### [Exercise objective]
Search the data for the word "joints". Reproduce every line where it is found.

### [Dataset content]
(begin)
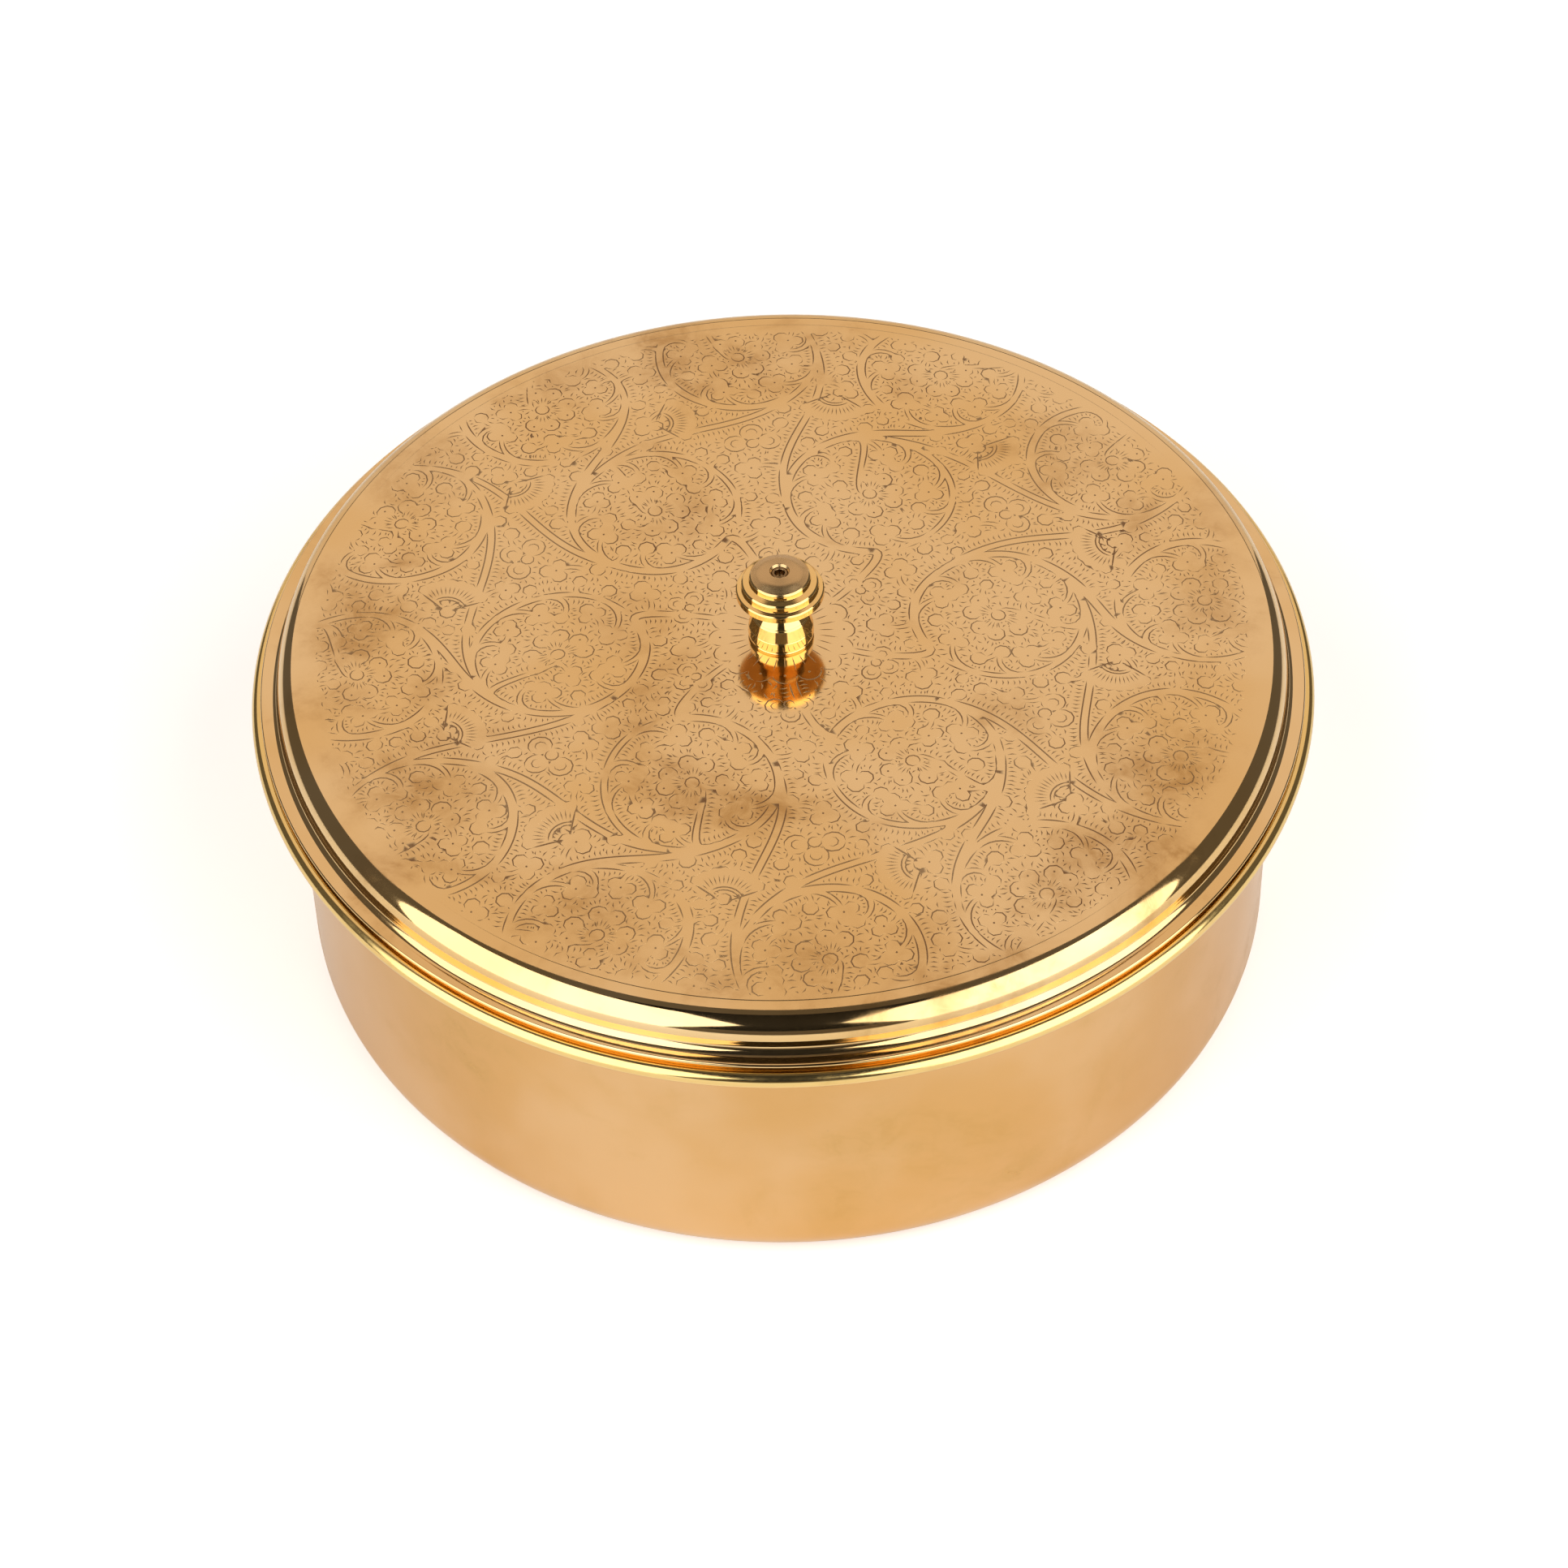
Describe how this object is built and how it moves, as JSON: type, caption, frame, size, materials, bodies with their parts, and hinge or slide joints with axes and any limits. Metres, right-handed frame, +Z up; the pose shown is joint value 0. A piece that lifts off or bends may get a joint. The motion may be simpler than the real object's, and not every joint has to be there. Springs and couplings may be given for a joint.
{
  "type": "spice box",
  "caption": "Round brass spice box with a rolled rim, a lift-off engraved lid with a turned knob, loose inner bowls and a small spoon.",
  "frame": {"origin": "centre of the box's underside", "axes": "+Z up along the axis of the box and its knob; +X along the spoon's handle"},
  "size_m": [0.216, 0.216, 0.0931],
  "materials": {
    "box_brass": "polished",
    "lid_brass": "satin",
    "knob_brass": "polished",
    "rivet_brass": "satin",
    "bowl_brass": "satin",
    "spoon_brass": "polished"
  },
  "bodies": {
    "box": {"box_shell": "box_brass"},
    "lid": {"lid_shell": "lid_brass", "lid_collar": "lid_brass", "knob": "knob_brass", "knob_rivet": "rivet_brass", "knob_washer": "rivet_brass"},
    "bowl_centre": {"bowl_centre": "bowl_brass"},
    "bowl_1": {"bowl_1": "bowl_brass"},
    "bowl_2": {"bowl_2": "bowl_brass"},
    "bowl_3": {"bowl_3": "bowl_brass"},
    "bowl_4": {"bowl_4": "bowl_brass"},
    "bowl_5": {"bowl_5": "bowl_brass"},
    "bowl_6": {"bowl_6": "bowl_brass"},
    "spoon": {"spice_spoon": "spoon_brass"}
  },
  "joints": [
    {"name": "lid_lift", "type": "slide", "parent": "box", "child": "lid", "axis": [0, 0, 1], "range_m": [0, 0.08]},
    {"name": "bowl_centre_lift", "type": "slide", "parent": "box", "child": "bowl_centre", "axis": [0, 0, 1], "range_m": [0, 0.018]},
    {"name": "bowl_1_lift", "type": "slide", "parent": "box", "child": "bowl_1", "axis": [0, 0, 1], "range_m": [0, 0.028]},
    {"name": "bowl_2_lift", "type": "slide", "parent": "box", "child": "bowl_2", "axis": [0, 0, 1], "range_m": [0, 0.028]},
    {"name": "bowl_3_lift", "type": "slide", "parent": "box", "child": "bowl_3", "axis": [0, 0, 1], "range_m": [0, 0.028]},
    {"name": "bowl_4_lift", "type": "slide", "parent": "box", "child": "bowl_4", "axis": [0, 0, 1], "range_m": [0, 0.028]},
    {"name": "bowl_5_lift", "type": "slide", "parent": "box", "child": "bowl_5", "axis": [0, 0, 1], "range_m": [0, 0.028]},
    {"name": "bowl_6_lift", "type": "slide", "parent": "box", "child": "bowl_6", "axis": [0, 0, 1], "range_m": [0, 0.028]},
    {"name": "spoon_lift", "type": "slide", "parent": "bowl_centre", "child": "spoon", "axis": [0, 0, 1], "range_m": [0, 0.018]}
  ]
}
(end)
### [The response]
Describe how this object is built and how it moves, as JSON: type, caption, frame, size, materials, bodies with their parts, and hinge or slide joints with axes and any limits. Metres, right-handed frame, +Z up; the pose shown is joint value 0. A piece that lifts off or bends may get a joint. The motion may be simpler than the real object's, and not every joint has to be there. Springs and couplings may be given for a joint.
  "joints": [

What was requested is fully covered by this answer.